▶ Provided data:
########################################

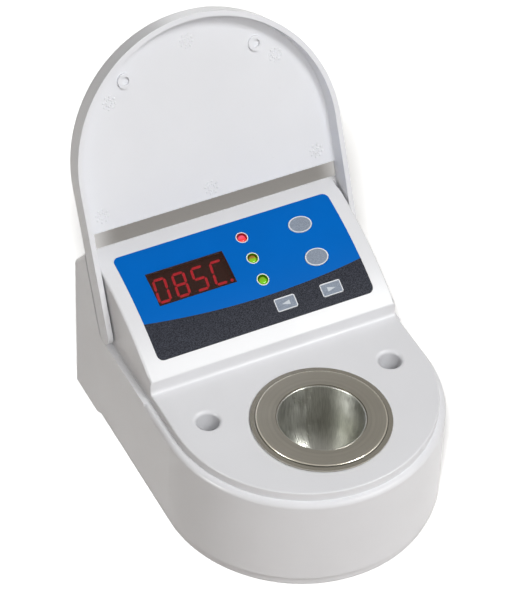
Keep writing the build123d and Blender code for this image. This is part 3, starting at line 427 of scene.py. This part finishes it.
def lens(name, centre, lower, upper, strength):
    """A sunken lamp: two hues that meet across it, and a painted shadow, a dark crescent towards the upper
    left where the rim round the lens shades it.
    """
    wave, seam_low, seam_high = 1.6, -0.7, 0.8
    # Centre and radii of the painted shadow's crescent, in millimetres from the lamp's centre
    shadow_across, shadow_up, shadow_inner, shadow_outer = 0.22, -0.42, 1.5, 2.1
    material, t, shader = start(name)
    across, up = t.group(shared("panel"))[:2]
    u = t.math("SUBTRACT", across, centre[0])
    v = t.math("SUBTRACT", up, centre[1])
    uneven = t.math("SUBTRACT", t.noise(900.0, detail=3.0), 0.5)
    wavy = t.math("MULTIPLY_ADD", uneven, wave, v)
    hue = t.mix(t.step(wavy, seam_low, seam_high), lower, upper)
    # Painted shadow: the lens is darkened in a crescent towards the upper left, as if shaded by the rim
    # round it
    from_shadow_centre = t.reach(t.math("SUBTRACT", u, shadow_across), t.math("SUBTRACT", v, shadow_up))
    hue = t.mix(t.step(from_shadow_centre, shadow_inner, shadow_outer), hue, times(upper, 0.25))
    t.put(hue, shader.inputs["Base Color"])
    t.put(hue, shader.inputs["Emission Color"])
    shader.inputs["Emission Strength"].default_value = strength
    shader.inputs["Roughness"].default_value = 0.25
    return material


def lamp_light_mask(centre):
    """A mask of the bore of a lamp's bezel and the edge round it, where the lamp's light is painted on in
    its colour.
    """
    def mask_of(t):
        across, up = t.group(shared("panel"))[:2]
        reach = t.reach(t.math("SUBTRACT", across, centre[0]), t.math("SUBTRACT", up, centre[1]))
        return t.step(reach, LAMP_LIGHT_REACH + 0.05, LAMP_LIGHT_REACH - 0.05)
    return mask_of


def tinted_window(name):
    """Dark red window with an opaque margin, through which part of the readout shows."""
    uneven, margin_low, margin_high = 0.16, 0.1, 0.6
    colours, sizes = settings().colours, settings().sizes
    material, t, shader = start(name)
    across, up = t.group(shared("panel"))[:2]
    noise = t.noise(800.0, detail=3.0)
    t.put(t.mix(noise, times(colours.window, 0.6), times(colours.window, 1.6)), shader.inputs["Base Color"])
    roughness = t.group(shared("handling"), roughness=0.22, change=0.15)[0]
    t.put(roughness, shader.inputs["Roughness"])
    inside = inside_edge(t, across, up, WINDOW_CENTRE, WINDOW_SIZE, "plate")[0]
    tinted = t.math("MULTIPLY_ADD", noise, uneven, sizes.window_hides - uneven / 2)
    margin = t.math("SUBTRACT", 1.0, t.step(inside, margin_low, margin_high))
    t.put(t.math("MAXIMUM", tinted, margin), shader.inputs["Alpha"])
    material.surface_render_method = "BLENDED"
    return material


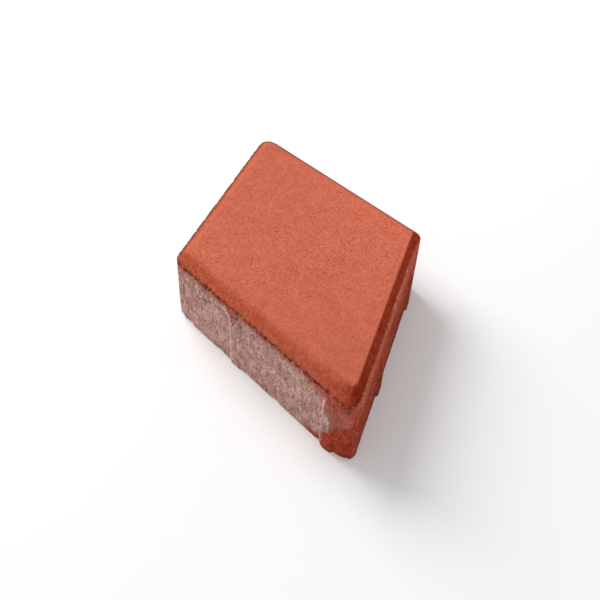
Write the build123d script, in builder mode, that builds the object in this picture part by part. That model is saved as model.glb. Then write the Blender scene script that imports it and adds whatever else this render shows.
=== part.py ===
# Diamond paving stone of cast concrete, with a bevelled upper rim and joint ribs
# Millimetres; +Z up. The origin is the centre of the underside, +X points at a sharp corner.
from build123d import *
import math
import os

os.makedirs("parts", exist_ok=True)

# Plan shape
SIDE = 190.0
SHARP_CORNER = 60.0
CORNER_RADIUS = 8.0

# Height and rim; the upper face inside the rim has corners of its own radius
THICKNESS = 60.0
RIM = 7.0
FACE_CORNER_RADIUS = 5.5

# Joint ribs, two on each side, placed so that those of neighbouring stones pass each other
RIB_SHARES = (3 / 8, 7 / 8)
RIB_WIDTH = 12.0
RIB_CREST_WIDTH = 9.0
RIB_PROUD = 2.0
RIB_BELOW_ARRIS = 4.0
RIB_TOP_SLOPE = 7.0
ARRIS_HEIGHT = THICKNESS - RIM
RIB_HEIGHT = ARRIS_HEIGHT - RIB_BELOW_ARRIS
RIB_CREST_HEIGHT = RIB_HEIGHT - RIB_TOP_SLOPE

# Corners in turn, anticlockwise from the blunt corner on -Y
REACH_X = SIDE * math.cos(math.radians(SHARP_CORNER / 2))
REACH_Y = SIDE * math.sin(math.radians(SHARP_CORNER / 2))
corners = [(0, -REACH_Y), (REACH_X, 0), (0, REACH_Y), (-REACH_X, 0)]
headings = [SHARP_CORNER / 2, 180 - SHARP_CORNER / 2, 180 + SHARP_CORNER / 2, -SHARP_CORNER / 2]

# Corners of the upper face, each of its sides set in from the stone's side by the rim
SIDE_FROM_CENTRE = SIDE * math.sin(math.radians(SHARP_CORNER)) / 2
face_share = 1 - RIM / SIDE_FROM_CENTRE
face_corners = [(x * face_share, y * face_share) for x, y in corners]

with BuildPart() as paving_stone:
    # Block with rounded upright corners
    with BuildSketch(Plane.XY) as plan:
        with BuildLine():
            Polyline(*corners, close=True)
        make_face()
        fillet(plan.vertices(), radius=CORNER_RADIUS)
    extrude(amount=ARRIS_HEIGHT)

    # Bevelled rim, rising from the arris to the upper face
    with BuildSketch(Plane.XY.offset(ARRIS_HEIGHT)) as arris:
        with BuildLine():
            Polyline(*corners, close=True)
        make_face()
        fillet(arris.vertices(), radius=CORNER_RADIUS)
    with BuildSketch(Plane.XY.offset(THICKNESS)) as upper_face:
        with BuildLine():
            Polyline(*face_corners, close=True)
        make_face()
        fillet(upper_face.vertices(), radius=FACE_CORNER_RADIUS)
    loft(ruled=True)

    # Joint ribs up the sides, narrowing to their crest and sloping off at the top
    for corner, heading in zip(corners, headings):
        along = Vector(1, 0, 0).rotate(Axis.Z, heading)
        outward = Vector(0, -1, 0).rotate(Axis.Z, heading)
        side_face = Plane(origin=corner, x_dir=along, z_dir=outward)
        for share in RIB_SHARES:
            with BuildSketch(side_face):
                with Locations((share * SIDE, RIB_HEIGHT / 2)):
                    Rectangle(RIB_WIDTH, RIB_HEIGHT)
            with BuildSketch(side_face.offset(RIB_PROUD)):
                with Locations((share * SIDE, RIB_CREST_HEIGHT / 2)):
                    Rectangle(RIB_CREST_WIDTH, RIB_CREST_HEIGHT)
            loft()

paving_stone.part.label = "paving_stone"
export_step(paving_stone.part, "parts/paving_stone.step")
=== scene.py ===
"""Dresses the diamond paving stone: its worn casting, its coloured concrete and a plain studio round it."""

import logging
import math
import random
from dataclasses import dataclass, replace
from enum import Enum, IntEnum, auto
from typing import NamedTuple

import bmesh
import bpy
from mathutils import Matrix, Vector, noise

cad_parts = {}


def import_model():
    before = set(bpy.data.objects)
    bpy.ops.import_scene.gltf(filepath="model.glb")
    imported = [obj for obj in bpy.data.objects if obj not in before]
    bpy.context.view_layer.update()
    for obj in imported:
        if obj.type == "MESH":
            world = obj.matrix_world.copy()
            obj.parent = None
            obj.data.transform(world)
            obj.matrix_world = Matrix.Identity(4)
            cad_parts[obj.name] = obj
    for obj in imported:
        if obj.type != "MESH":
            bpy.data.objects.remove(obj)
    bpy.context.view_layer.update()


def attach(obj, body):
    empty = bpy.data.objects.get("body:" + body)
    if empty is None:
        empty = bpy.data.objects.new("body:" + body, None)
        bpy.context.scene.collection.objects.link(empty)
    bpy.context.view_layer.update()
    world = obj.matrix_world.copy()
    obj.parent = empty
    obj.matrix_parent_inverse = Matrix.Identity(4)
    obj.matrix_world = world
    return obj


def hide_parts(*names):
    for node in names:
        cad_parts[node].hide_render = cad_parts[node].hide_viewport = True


LOG = logging.getLogger("paving_stone")
MM = 0.001
HAIR = 0.01 * MM
WELD = 0.001 * MM

Colour = tuple[float, float, float, float]
SideValues = tuple[float, float, float, float]
Socket = bpy.types.NodeSocket
Points = list[bmesh.types.BMVert]
Edges = list[bmesh.types.BMEdge]


class Side(IntEnum):
    """The four upright sides, named by the way they face with +X east and +Y north."""

    SOUTH_EAST = 0
    NORTH_EAST = 1
    NORTH_WEST = 2
    SOUTH_WEST = 3


class Band(Enum):
    """The parts of the casting's skin, which wear and colour treat apart."""

    UNDERSIDE = auto()
    WALL = auto()
    CROWN = auto()


def smooth_step(low: float, high: float, value: float) -> float:
    """Eases from 0 to 1 between two limits.

    Args:
        low: Value at which the result leaves 0.
        high: Value at which the result reaches 1; it may lie below low.
        value: Value to place between them.

    Returns:
        The eased share, from 0 to 1.
    """
    share = min(1.0, max(0.0, (value - low) / (high - low)))
    return share * share * (3.0 - 2.0 * share)


def window(value: float, rise: tuple[float, float], fall: tuple[float, float]) -> float:
    """Gives 1 between a rise and a fall, eased over both."""
    return smooth_step(rise[0], rise[1], value) * smooth_step(fall[1], fall[0], value)


def bell(distance: float, width: float) -> float:
    """Gives 1 at a line and falls off evenly to both sides of it."""
    return math.exp(-((distance / width) ** 2))


def soft_least(first: float, second: float, width: float) -> float:
    """Takes the lesser of two values, with the crossing rounded over a width."""
    share = min(1.0, max(0.0, 0.5 + 0.5 * (second - first) / width))
    return second + (first - second) * share - width * share * (1.0 - share)


def grain(point: Vector, size: float, seed: float) -> float:
    """Reads smooth noise, from about -1 to 1, whose lumps are of a given size."""
    return noise.noise(point / size + Vector((seed, seed * 1.7, seed * 0.6)))


class Hollows(NamedTuple):
    """Shallow hollows scattered over the skin; lengths in metres."""

    size: float
    seed: float
    least: float
    depth: float

    def at(self, point: Vector) -> float:
        """Gives the hollows' depth at a point."""
        return max(0.0, grain(point, self.size, self.seed) - self.least) * self.depth


class Spot(NamedTuple):
    """A place on the stone's plan, with the say that each of the four sides has there."""

    side: int
    along: float
    inset: float
    outward: Vector
    shares: SideValues

    def mixed(self, values: tuple[float, ...]) -> float:
        """Mixes a value that each side has, by the sides' say here."""
        return sum(share * value for share, value in zip(self.shares, values))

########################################

▶ Do this: Reproduce the records above exactly, from the first line through the line containing "return mask_of", and output nothing else.

▶ Solution below:
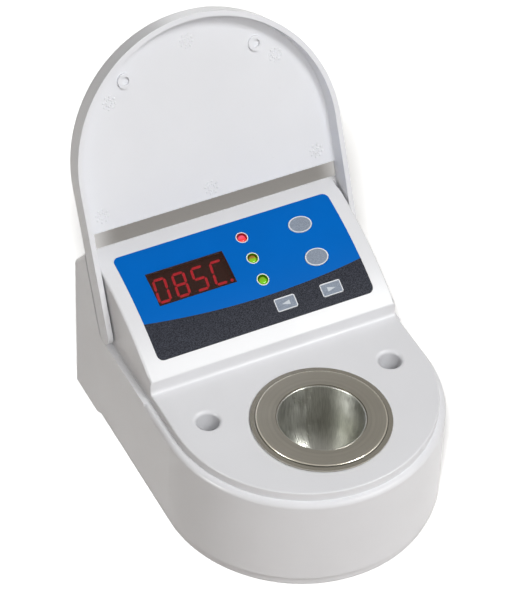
Keep writing the build123d and Blender code for this image. This is part 3, starting at line 427 of scene.py. This part finishes it.
def lens(name, centre, lower, upper, strength):
    """A sunken lamp: two hues that meet across it, and a painted shadow, a dark crescent towards the upper
    left where the rim round the lens shades it.
    """
    wave, seam_low, seam_high = 1.6, -0.7, 0.8
    # Centre and radii of the painted shadow's crescent, in millimetres from the lamp's centre
    shadow_across, shadow_up, shadow_inner, shadow_outer = 0.22, -0.42, 1.5, 2.1
    material, t, shader = start(name)
    across, up = t.group(shared("panel"))[:2]
    u = t.math("SUBTRACT", across, centre[0])
    v = t.math("SUBTRACT", up, centre[1])
    uneven = t.math("SUBTRACT", t.noise(900.0, detail=3.0), 0.5)
    wavy = t.math("MULTIPLY_ADD", uneven, wave, v)
    hue = t.mix(t.step(wavy, seam_low, seam_high), lower, upper)
    # Painted shadow: the lens is darkened in a crescent towards the upper left, as if shaded by the rim
    # round it
    from_shadow_centre = t.reach(t.math("SUBTRACT", u, shadow_across), t.math("SUBTRACT", v, shadow_up))
    hue = t.mix(t.step(from_shadow_centre, shadow_inner, shadow_outer), hue, times(upper, 0.25))
    t.put(hue, shader.inputs["Base Color"])
    t.put(hue, shader.inputs["Emission Color"])
    shader.inputs["Emission Strength"].default_value = strength
    shader.inputs["Roughness"].default_value = 0.25
    return material


def lamp_light_mask(centre):
    """A mask of the bore of a lamp's bezel and the edge round it, where the lamp's light is painted on in
    its colour.
    """
    def mask_of(t):
        across, up = t.group(shared("panel"))[:2]
        reach = t.reach(t.math("SUBTRACT", across, centre[0]), t.math("SUBTRACT", up, centre[1]))
        return t.step(reach, LAMP_LIGHT_REACH + 0.05, LAMP_LIGHT_REACH - 0.05)
    return mask_of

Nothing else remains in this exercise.